* _Exercise goal_: Please give the data below again in full, exactly as it stands.

* _Supplied material_:
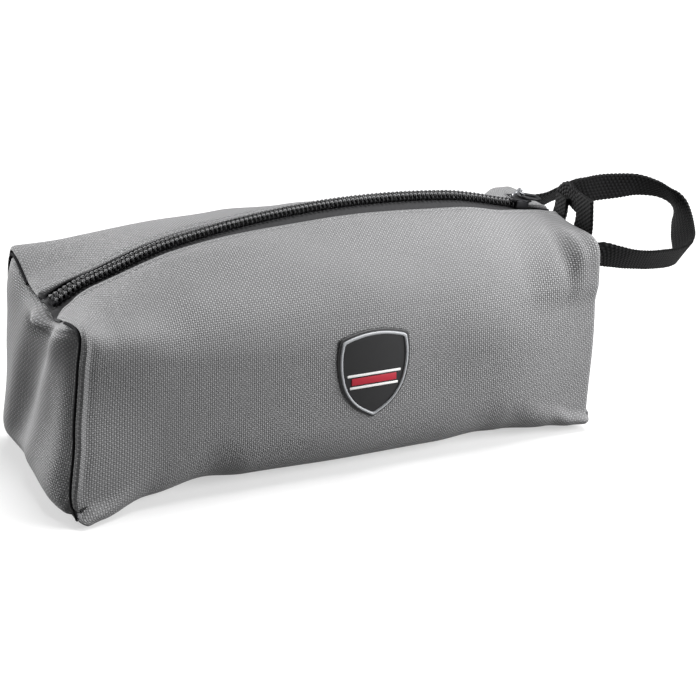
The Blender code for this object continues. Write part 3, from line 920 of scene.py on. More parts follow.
@dataclass(frozen=True)
class PouchForm:
    """Sizes of the sewn pouch and the relief of its slack cloth, in millimetres.

    Tables are read along the pouch, and the bows up an end seam. A row of a section is x, the shoulder's
    height, the power of its curve, the height where the wall starts to lean in, the share of soft curve,
    and how far the mouth's edge hangs below the chain. Relief is read at x and at s, the way from the fold
    line, up the roof above 0 and down the wall below 0.
    """

    half_length: float = 120
    half_width: float = 48
    fold: float = 72
    flat_edge: float = 13.8
    chain_radius: float = 404
    chain_peak_x: float = 14
    chain_peak: float = 104.5
    chain_lift: float = 2.3
    lift_span: Span = (66, 100)
    cloth: float = 0.8
    seam_roll: float = 1.8
    lip_nose: float = 0.85
    hang_span: Span = (2.4, 8)
    section_start: float = 36
    soft_bulge: float = 0.4
    soft_lean: float = 0.56
    front_shoulder: Span = (0.5, 0.1)
    back_shoulder: Span = (0.4, 0.13)
    curve_points: int = 90
    line_points: int = 260
    lower_points: int = 180
    front_corners: Table = (
        (-120, 5), (-112, 8), (-90, 17), (-62, 28), (-45, 23), (0, 21), (45, 22), (66, 25), (78, 22),
        (100, 13), (112, 7), (120, 5))
    back_corners: Table = (
        (-120, 5), (-110, 8), (-84, 18), (-30, 22), (20, 25), (52, 21), (88, 17), (112, 8), (120, 5))
    front_section: Table = (
        (-120, 87.5, 0.44, 74, 0, -0.1), (-104, 86.5, 0.6, 70, 0.35, -0.2), (-70, 86, 0.8, 64, 1, 0.3),
        (0, 86, 0.86, 58, 1, 2.4), (50, 86, 0.86, 52, 1, 3), (84, 86, 0.72, 49, 1, 2),
        (104, 88.5, 0.5, 54, 0.6, 0.8), (113, 91.5, 0.4, 60, 0.12, 0.8), (120, 92.6, 0.34, 64, 0, 0.8))
    back_section: Table = (
        (-120, 91.5, 0.36, 74, 0, 0.3), (-60, 96, 0.45, 72, 0, 0.5), (-30, 95.4, 0.5, 68, 0.1, 1.4),
        (-4, 89, 0.7, 64, 0.6, 3), (24, 86, 0.8, 60, 1, 4), (84, 86, 0.62, 58, 0.7, 3.6),
        (104, 87.6, 0.5, 60, 0.25, 2), (112, 89.2, 0.42, 60, 0.03, 1.8), (120, 88.2, 0.36, 60, 0, 1.5))
    front_edge: Table = (
        (-120, 13.5), (-115, 8.8), (-108, 7.2), (-98, 6.9), (-50, 7.4), (0, 8.5), (82, 8.5), (101, 6.2),
        (112, 4.6), (120, 4.2))
    back_edge: Table = ((-120, 8.5), (82, 8.5), (101, 6.4), (112, 5.2), (120, 5))
    corner_shifts: tuple[CornerShift, ...] = (
        CornerShift(End.LEFT, Side.FRONT, False, 34, (-3, -10, 0)),
        CornerShift(End.LEFT, Side.BACK, True, 24, (-0.8, 0.7, 1.5)),
        CornerShift(End.RIGHT, Side.FRONT, False, 70, (-1.6, 0.6, 2)),
        CornerShift(End.RIGHT, Side.FRONT, True, 24, (-0.6, 0, 0)))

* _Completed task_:
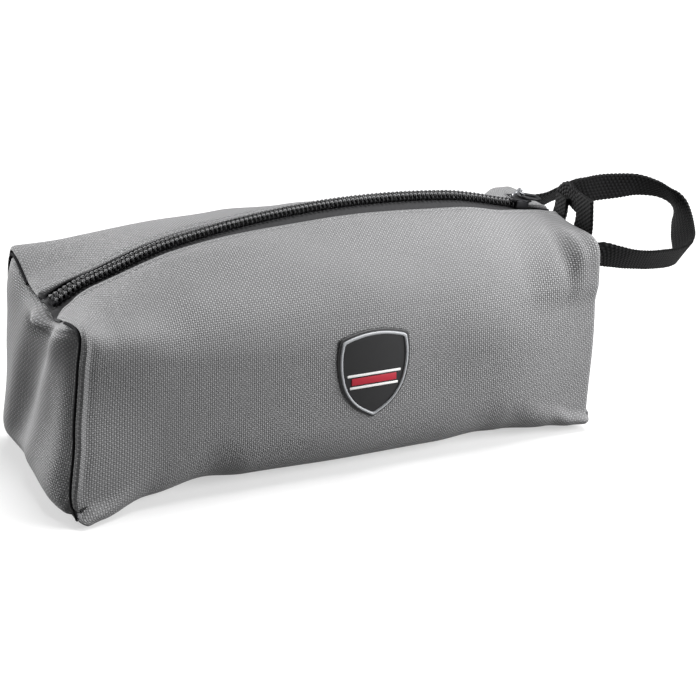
The Blender code for this object continues. Write part 3, from line 920 of scene.py on. More parts follow.
@dataclass(frozen=True)
class PouchForm:
    """Sizes of the sewn pouch and the relief of its slack cloth, in millimetres.

    Tables are read along the pouch, and the bows up an end seam. A row of a section is x, the shoulder's
    height, the power of its curve, the height where the wall starts to lean in, the share of soft curve,
    and how far the mouth's edge hangs below the chain. Relief is read at x and at s, the way from the fold
    line, up the roof above 0 and down the wall below 0.
    """

    half_length: float = 120
    half_width: float = 48
    fold: float = 72
    flat_edge: float = 13.8
    chain_radius: float = 404
    chain_peak_x: float = 14
    chain_peak: float = 104.5
    chain_lift: float = 2.3
    lift_span: Span = (66, 100)
    cloth: float = 0.8
    seam_roll: float = 1.8
    lip_nose: float = 0.85
    hang_span: Span = (2.4, 8)
    section_start: float = 36
    soft_bulge: float = 0.4
    soft_lean: float = 0.56
    front_shoulder: Span = (0.5, 0.1)
    back_shoulder: Span = (0.4, 0.13)
    curve_points: int = 90
    line_points: int = 260
    lower_points: int = 180
    front_corners: Table = (
        (-120, 5), (-112, 8), (-90, 17), (-62, 28), (-45, 23), (0, 21), (45, 22), (66, 25), (78, 22),
        (100, 13), (112, 7), (120, 5))
    back_corners: Table = (
        (-120, 5), (-110, 8), (-84, 18), (-30, 22), (20, 25), (52, 21), (88, 17), (112, 8), (120, 5))
    front_section: Table = (
        (-120, 87.5, 0.44, 74, 0, -0.1), (-104, 86.5, 0.6, 70, 0.35, -0.2), (-70, 86, 0.8, 64, 1, 0.3),
        (0, 86, 0.86, 58, 1, 2.4), (50, 86, 0.86, 52, 1, 3), (84, 86, 0.72, 49, 1, 2),
        (104, 88.5, 0.5, 54, 0.6, 0.8), (113, 91.5, 0.4, 60, 0.12, 0.8), (120, 92.6, 0.34, 64, 0, 0.8))
    back_section: Table = (
        (-120, 91.5, 0.36, 74, 0, 0.3), (-60, 96, 0.45, 72, 0, 0.5), (-30, 95.4, 0.5, 68, 0.1, 1.4),
        (-4, 89, 0.7, 64, 0.6, 3), (24, 86, 0.8, 60, 1, 4), (84, 86, 0.62, 58, 0.7, 3.6),
        (104, 87.6, 0.5, 60, 0.25, 2), (112, 89.2, 0.42, 60, 0.03, 1.8), (120, 88.2, 0.36, 60, 0, 1.5))
    front_edge: Table = (
        (-120, 13.5), (-115, 8.8), (-108, 7.2), (-98, 6.9), (-50, 7.4), (0, 8.5), (82, 8.5), (101, 6.2),
        (112, 4.6), (120, 4.2))
    back_edge: Table = ((-120, 8.5), (82, 8.5), (101, 6.4), (112, 5.2), (120, 5))
    corner_shifts: tuple[CornerShift, ...] = (
        CornerShift(End.LEFT, Side.FRONT, False, 34, (-3, -10, 0)),
        CornerShift(End.LEFT, Side.BACK, True, 24, (-0.8, 0.7, 1.5)),
        CornerShift(End.RIGHT, Side.FRONT, False, 70, (-1.6, 0.6, 2)),
        CornerShift(End.RIGHT, Side.FRONT, True, 24, (-0.6, 0, 0)))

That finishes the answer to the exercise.